# Forcing stereo to mono



## Caesius (Nov 6, 2005)

Okay, KISS: I'm deaf in my left ear and listen through headphones. I therefore can't hear sounds coming from just the left.

How do I force everything into the right channel? If I just use "Balance" then all it does is omit the left channel and some of the center (I think). Is there a way to do this with all sounds the computer makes via software and not hardware?


----------



## linskyjack (Aug 28, 2004)

You can re-render your audio and force it out of one channel. I am not sure if this is worth the time for general listening. It would also require software like Audacity or Sound Forge to accomplish.


----------



## thecoalman (Mar 6, 2006)

I know they make mono to stereo adapters, useful for capturing video that's in mono because you don't have to create a stereo file later on. Not sure if they work the other way but I don't see why not. You can get one at radioshack for about $5.


----------



## MysticEyes (Mar 30, 2002)

Something like this should work:

http://www.partsexpress.com/pe/showdetl.cfm?&DID=7&Partnumber=249-144


----------



## Wolfeymole (Jun 18, 2005)

It will indeed as the single black band on the front end of the connector indicates that it is mono


----------



## Caesius (Nov 6, 2005)

MysticEyes said:


> Something like this should work:
> 
> http://www.partsexpress.com/pe/showdetl.cfm?&DID=7&Partnumber=249-144


Thanks; my mom says that she'll try to look for something similar at Radioshack. $7 seems like a bit much to pay on a $0.75 piece of equipment.


----------



## MysticEyes (Mar 30, 2002)

Caesius said:


> Thanks; my mom says that she'll try to look for something similar at Radioshack. $7 seems like a bit much to pay on a $0.75 piece of equipment.

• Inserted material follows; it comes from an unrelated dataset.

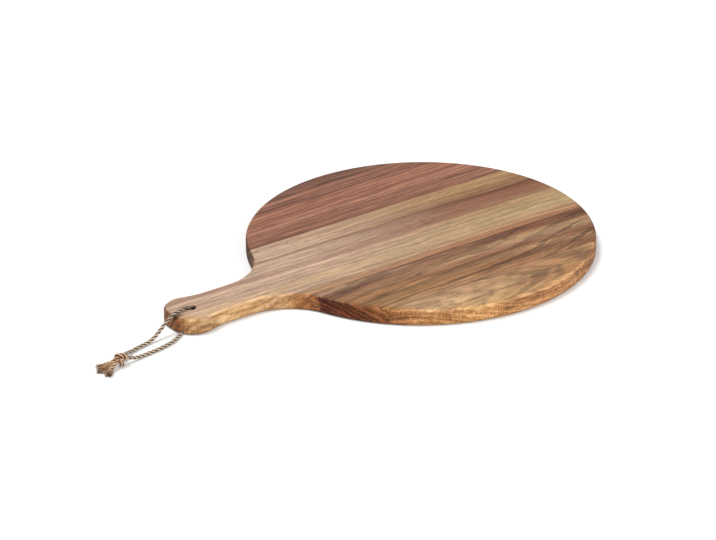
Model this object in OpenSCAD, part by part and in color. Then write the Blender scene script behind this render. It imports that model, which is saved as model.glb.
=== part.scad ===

It most certainly won't be $.75 at Radio Shack though.


----------



## Caesius (Nov 6, 2005)

MysticEyes said:


> It most certainly won't be $.75 at Radio Shack though.


It'll be $4 though, and my mom is somewhat of a penny-pincher. Not to mention we won't have to wait a week for it to get here.

Though I might be able to convince her of the virtues of laziness over those of impatience so she'll spend the extra $3.


----------



## MysticEyes (Mar 30, 2002)

The post was just to show what was needed, the Radio Shack site is a pain.


----------